The development started after the publication of regulatory documents on cybersecurity in the automotive industry, prepared by the UN Commission WP.29, which includes 63 countries. Some of the requirements came into force in 2022. By 2024, a certification system must be introduced that obliges manufacturers to comply with cybersecurity requirements and integrate security solutions into cars at the assembly line stage.

The regulatory framework stipulates that new systems for cars should be designed and developed according to the Secure-by-Design principle. This means that security must be built into solutions at the design and development stage.

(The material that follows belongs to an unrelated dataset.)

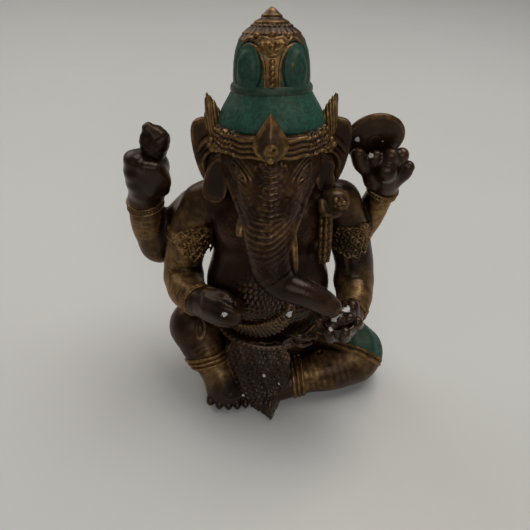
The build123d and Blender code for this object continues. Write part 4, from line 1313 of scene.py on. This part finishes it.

Kaspersky provides this principle with its cyber Immune operating system, KasperskyOS.

Kaspersky develops the Kaspersky Automotive Secure Gateway in accordance with requirements not only for cybersecurity, but also with the international standard for functional security, ISO 26262.

“The safety issues of connected cars are so important today that they are being discussed at the level of international organisations,” says Andrey Suvorov, head of the KasperskyOS business unit at Kaspersky. “This is an example of how the industry itself comes to cybersecurity experts for solutions and is ready to certify them and make them mandatory. 

“The regulatory requirements of the UN Commission WP.29 gave a serious impetus to the development of the information security market in the automotive industry. We started developing Kaspersky Automotive Secure Gateway by analysing the requirements of the new regulation and creating a threat model for connected vehicles.”

Cyber Immunity is an IT system’s “inherent” protection — its ability to withstand cyberattacks without any additional (applied) security tools. The overwhelming majority of types of attacks on a Cyber Immune system are ineffective and unable to impact its critical functions.

Kaspersky says it devised the Cyber Immune approach to creating IT solutions and developed its own KasperskyOS operating system as a platform for building Cyber Immune products. Cyber Immune products that run on KasperskyOS are in demand in industries where IT systems are subject to higher cybersecurity, reliability and predictability requirements, such as manufacturing, the energy sector, transport infrastructure, and smart city systems.